Il Comune si oppone al pagamento di questi maggiori costi, perché non sono dovuti né per legge, né per convenzione. Infatti, le norme di legge che prevedono la compensazione per l’aumento del prezzo dei materiali da costruzione (art. 1 D.L. n. 162/2008 conv. L. n. 201/2008; art. 133 D.lgs. n. 163/2006) sono dettate per i contratti di appalto di lavori e non sono applicabili alla concessione di lavori. In quest’ultimo caso si tratta, infatti, di un contratto del tutto differente, dove la controprestazione per la costruzione dell’opera pubblica è costituita dai profitti della gestione per un periodo di tempo idoneo a riequilibrare l’investimento privato che, nel caso in questione, è integrato da un contributo pubblico di Stato e Comune.

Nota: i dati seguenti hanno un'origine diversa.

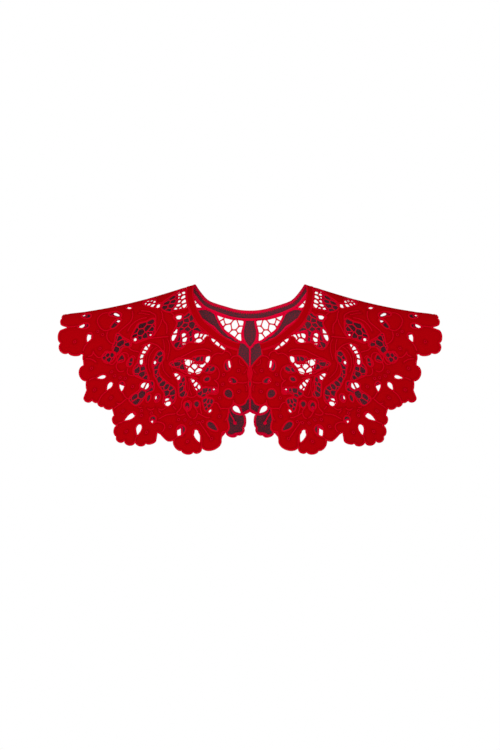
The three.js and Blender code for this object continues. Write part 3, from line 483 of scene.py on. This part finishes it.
def worn(points, lift=0.0):
    """The worn place of points on the flat lace, lifted outward off its middle surface."""
    points = np.asarray(points, float)
    across, along = points[:, 0], points[:, 1]
    step = SLOPE_STEP
    d_across = middle_surface(across + step, along) - middle_surface(across - step, along)
    d_along = middle_surface(across, along + step) - middle_surface(across, along - step)
    normal = np.cross(d_across, d_along)
    normal /= np.linalg.norm(normal, axis=1, keepdims=True)
    lift = np.broadcast_to(np.asarray(lift, float), across.shape)
    return middle_surface(across, along) + normal * lift[:, None], normal


def arc(start, end, swell):
    """Points from start towards end on a rounded arc, without the end itself."""
    start, end = np.array(start, float), np.array(end, float)
    chord = end - start
    length = np.linalg.norm(chord)
    t = np.linspace(0, 1, max(3, round(length / OUTLINE_SPACING)), endpoint=False)[:, None]
    if abs(swell) < FLAT_SWELL:
        return start + chord * t
    outward = np.array([-chord[1], chord[0]]) / length * swell * 4 / 3
    leave = start + chord * ARC_LEAN + outward
    arrive = end - chord * ARC_LEAN + outward
    return start * (1 - t) ** 3 + 3 * leave * t * (1 - t) ** 2 + 3 * arrive * t * t * (1 - t) + end * t**3


def hem_points(rows, side):
    pieces = [arc(row[:2], after[:2], row.swell) for row, after in zip(rows, rows[1:])]
    return flat_places(np.concatenate([*pieces, [rows[-1][:2]]]), side)


def catmull_rom(before, points, after, beyond):
    """Points on the smooth curve from each point towards the one after it."""
    t = np.linspace(0, 1, CURVE_STEPS, endpoint=False)[None, :, None]
    a, b, c, d = (q[:, None, :] for q in (before, points, after, beyond))
    curve = 0.5 * (2 * b + (c - a) * t + (2 * a - 5 * b + 4 * c - d) * t**2 + (3 * b - a - 3 * c + d) * t**3)
    return curve.reshape(-1, 2)


def rounded(corners):
    """A closed curve through the corners."""
    p = np.array(corners, float)
    return catmull_rom(np.roll(p, 1, 0), p, np.roll(p, -1, 0), np.roll(p, -2, 0))


def open_curve(points):
    """An open curve through the points."""
    p = np.concatenate([[2 * points[0] - points[1]], points, [2 * points[-1] - points[-2]]])
    return np.concatenate([catmull_rom(p[:-3], p[1:-2], p[2:-1], p[3:]), points[-1:]])


def eye_outline(eye):
    t = np.linspace(0, 2 * math.pi, EYE_SIDES, endpoint=False)
    narrow = 1 - eye.point * EYE_TAPER * (1 + np.cos(t)) * (0.5 + 0.5 * np.cos(t))
    u, v = np.cos(t) * eye.long / 2, np.sin(t) * eye.wide / 2 * narrow
    turn = math.radians(eye.turn)
    return np.stack([eye.out + u * math.cos(turn) - v * math.sin(turn),
                     eye.down + u * math.sin(turn) + v * math.cos(turn)], axis=-1)


def openings_of(windows, eyes, side):
    outlines = [rounded(corners) for corners in windows.values()] + [eye_outline(eye) for eye in eyes]
    return [resampled(flat_places(o, side), OUTLINE_SPACING, closed=True) for o in outlines]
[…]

La convenzione sottoscritta dalle parti, in coerenza con il bando di gara e con l’offerta aggiudicataria, prevede che i costi per la realizzazione dell’opera, non coperti dal contributo pubblico in conto investimenti, siano a carico del concessionario, che assume il rischio di costruzione e di gestione dell’opera.

La sentenza del Tar Lombardia, da un lato riconosce che “il contratto di concessione stipulato dalle parti esclude che la copertura dei costi dell’opera possa automaticamente dare luogo a versamenti in denaro diversi ed ulteriori rispetto a quelli contrattualmente previsti a titolo di contributo” e che “la convenzione prevede una elencazione esaustiva e tassativa delle sopravvenienze che possono dare luogo alla revisione del Piano Economico Finananziario (P.E.F.) che non include l’aumento dei costi di costruzione oltre la soglia prevista dall’art. 133 del codice dei contratti”.

Dall’altro lato, ed è questa la parte di cui il Comune chiede la riforma, la sentenza ritiene che l’aumento dei prezzi dei materiali da costruzione verificatosi nell’anno 2008 possa rientrare nelle cause di “forza maggiore” e determinare la necessità di riesaminare il P.E.F. della concessione, scaricandone indebitamente il rischio e il costo sull’Amministrazione  e aprendo così il varco a ulteriori pretese e contenziosi che minano e snaturano il rapporto concessorio e mettono in pericolo la stessa esecuzione dei lavori. Da qui l’interesse del Comune all’impugnazione della sentenza del Tar.